◆ Set problem: Print the first line of the material below and each line after it, exactly as written, ending with the line that contains "const TUCK = 14;".

[Data records]
<<<<

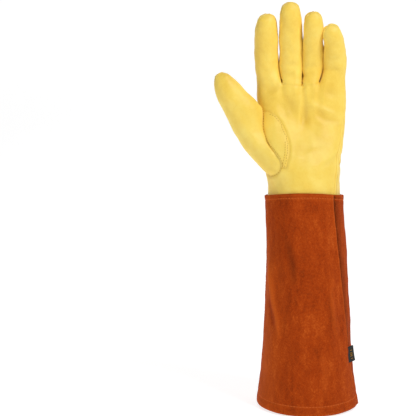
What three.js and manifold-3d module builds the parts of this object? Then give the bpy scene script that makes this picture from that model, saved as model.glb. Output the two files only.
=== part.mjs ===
// Rose pruning gauntlet for the left hand: a grain leather glove sewn into a long cuff of split suede.
// The frame: +Z runs up the arm to the fingertips, the palm faces -Y, the thumb is on -X,
// and the origin is the centre of the cuff's mouth, where the arm goes in.
import * as THREE from "three";
import Module from "manifold-3d";

const wasm = await Module();
wasm.setup();

// Driving sizes, in millimetres, or in degrees where the name says so
const LEATHER = 1.4; // wall of the grain leather
const SUEDE = 1.35; // wall of the split suede, doubled in the cuff's two hems
const SEAM_GAP = 0.3; // clearance between two pieces that are sewn together
const STRIP_DRAW_BACK = 0.38; // how far the strips between the fingers keep from their seams

const CUFF_LENGTH = 219;
const MOUTH_WIDTH = 106;
const MOUTH_DEPTH = 132;
const CUFF_LEAN = -4.8; // how far the wrist's centre lies from the mouth's, towards the thumb
const HEM_HEIGHT = 11; // turned-in suede at the mouth
const TOP_HEM_HEIGHT = 9; // turned-in suede at the wrist
const TUCK = 14; // leather hidden inside the cuff's top

const WRIST_WIDTH = 77;
const WRIST_DEPTH = 80;
const PALM_LENGTH = 115; // cuff's top edge to the forks between the fingers
const PALM_LEAN = -2.4; // how far the knuckles' centre lies from the wrist's, towards the thumb
const FORK_GAP = 0.8; // air between two fingers at their fork
const BACK_FORK_RISE = 14; // how much higher the forks end on the back
const GATHER_DEPTH = 1.1; // half the height of the pleats that the elastic draws in
const GATHER_PINCH = 1.6; // how far the elastic draws the wrist in

const THUMB_LENGTH = 118.5; // root to tip, along its own line
const THUMB_WIDTH = 34;
const THUMB_DEPTH = 29;
const THUMB_SPREAD_DEG = 30.5;
const THUMB_ROOT_RISE = 23.5; // above the cuff's top edge
const THUMB_ROOT_INSET = 7.7; // from the wrist's edge on the thumb side
const THUMB_SWELL = 0.55; // how strongly its ball keeps to the hand's and the thumb's own directions
const THUMB_BALL = 4; // extra swell of its outer side
const THUMB_LIP = 1.7; // its seam allowance, turned in through the hand's wall

const TAB_HEIGHT = 17;
const TAB_WIDTH = 8.5;
const TAB_THICKNESS = 1;
const TAB_RISE = 42; // above the mouth
const TAB_LIFT_DEG = 24; // how far it stands off the suede
const TAB_LEAD_DEG = 5; // how far in front of the seam line it starts

// Fingers from the thumb side outwards. Taper is the share of the width lost towards the tip, and fork is
// the height of the fork on the outer side, above the palm's length.
const FINGERS = [
  { name: "index", width: 23.6, depth: 21.4, length: 69, taper: 0.07, fork: 0.6 },
  { name: "middle", width: 23.4, depth: 21.8, length: 81.5, taper: 0.04, fork: -1.2 },
  { name: "ring", width: 19.8, depth: 19.6, length: 71.5, taper: 0.04, fork: 0.9 },
  { name: "little", width: 24.6, depth: 20.6, length: 58.5, taper: 0.07, fork: 0 },
];

// Which way each finger points, in degrees at its fork and at its tip: away from the thumb, towards the palm
const FINGER_POSES = {
  index: { lean: [-4, 3], curl: [6, 31] },
  middle: { lean: [0.5, -2], curl: [6, 30] },
  ring: { lean: [1, -3], curl: [8, 37] },
  little: { lean: [2, -11], curl: [12, 41] },
};

// A finger's sections: share of its length, then its width and depth as shares of the finger's own
const FINGER_SECTIONS = [
  { along: 0.14, wide: 0.975, deep: 1.0 },
  { along: 0.28, wide: 0.985, deep: 1.0 },
  { along: 0.4, wide: 0.985, deep: 0.95 },
  { along: 0.53, wide: 0.99, deep: 1.0 },
  { along: 0.66, wide: 0.96, deep: 0.94 },
  { along: 0.77, wide: 0.92, deep: 0.93 },
  { along: 0.86, wide: 0.84, deep: 0.85 },
  { along: 0.93, wide: 0.68, deep: 0.68 },
  { along: 0.975, wide: 0.43, deep: 0.42 },
];
const TIP_SET_BACK = 0.1; // share of a finger's depth by which its tip lies towards the back

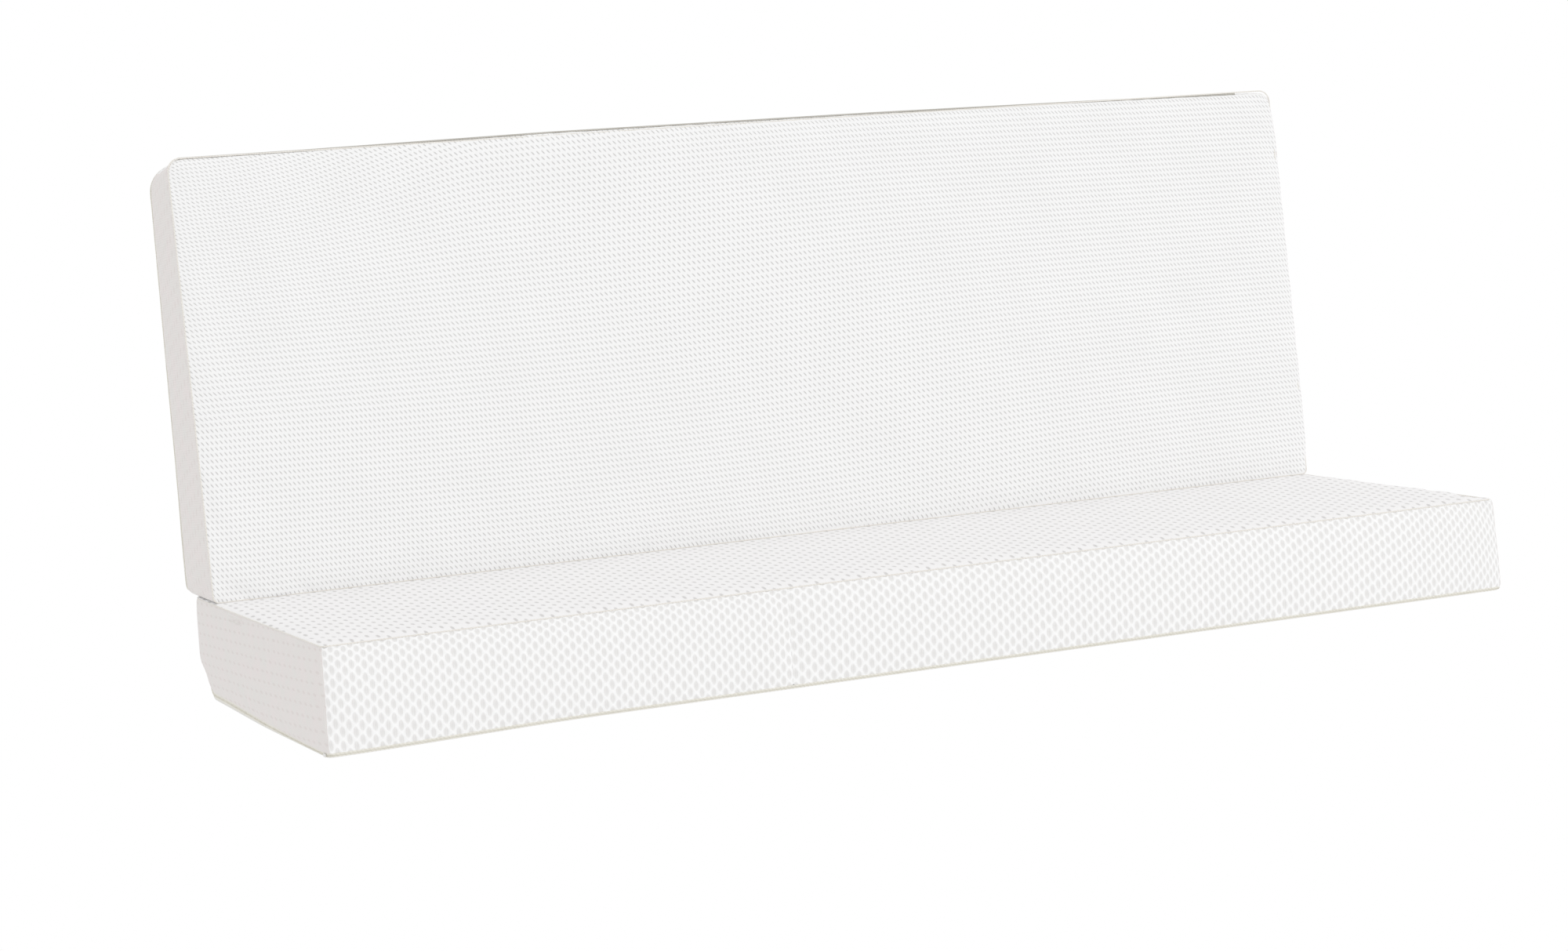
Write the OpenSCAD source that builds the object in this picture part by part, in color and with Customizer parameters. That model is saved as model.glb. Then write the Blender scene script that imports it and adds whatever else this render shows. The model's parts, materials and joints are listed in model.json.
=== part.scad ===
// Two-slab folding memory foam mattress, standing as a sofa.
// A seat slab lies on the floor. A back slab stands on its rear and leans back. A fabric strip joins
// the two, so that the back swings down behind the seat and both lie level as one bed.
// Frame: X along the length, -Y to the front, +Z up. Origin at the middle of the seat's underside.

/* [Slabs] */
// Length of both slabs, left to right
slab_len = 1900; // [1400:10:2050]
// Depth of the seat slab, front to rear
seat_depth = 650; // [500:10:800]
// Height of the back slab, measured along its face
back_height = 650; // [400:10:800]
// Thickness of both slabs, cover included
slab_t = 145; // [110:5:200]
// Thickness of the memory foam layer on the sleeping side
memory_t = 50; // [20:5:70]

/* [Corners in plan] */
// Radius of the seat's two front corners
seat_front_r = 8; // [5:1:60]
// Radius of the seat's two rear corners
seat_rear_r = 45; // [10:1:80]
// Radius of the back's four corners
back_r = 30; // [10:1:80]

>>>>

◆ Problem solution:
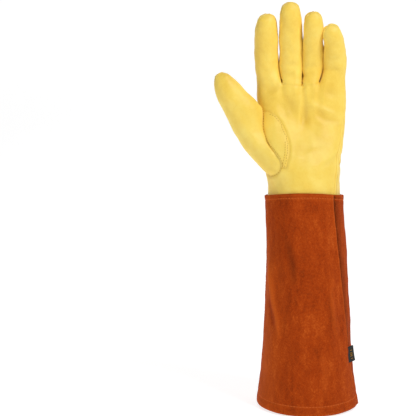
What three.js and manifold-3d module builds the parts of this object? Then give the bpy scene script that makes this picture from that model, saved as model.glb. Output the two files only.
=== part.mjs ===
// Rose pruning gauntlet for the left hand: a grain leather glove sewn into a long cuff of split suede.
// The frame: +Z runs up the arm to the fingertips, the palm faces -Y, the thumb is on -X,
// and the origin is the centre of the cuff's mouth, where the arm goes in.
import * as THREE from "three";
import Module from "manifold-3d";

const wasm = await Module();
wasm.setup();

// Driving sizes, in millimetres, or in degrees where the name says so
const LEATHER = 1.4; // wall of the grain leather
const SUEDE = 1.35; // wall of the split suede, doubled in the cuff's two hems
const SEAM_GAP = 0.3; // clearance between two pieces that are sewn together
const STRIP_DRAW_BACK = 0.38; // how far the strips between the fingers keep from their seams

const CUFF_LENGTH = 219;
const MOUTH_WIDTH = 106;
const MOUTH_DEPTH = 132;
const CUFF_LEAN = -4.8; // how far the wrist's centre lies from the mouth's, towards the thumb
const HEM_HEIGHT = 11; // turned-in suede at the mouth
const TOP_HEM_HEIGHT = 9; // turned-in suede at the wrist
const TUCK = 14; // leather hidden inside the cuff's top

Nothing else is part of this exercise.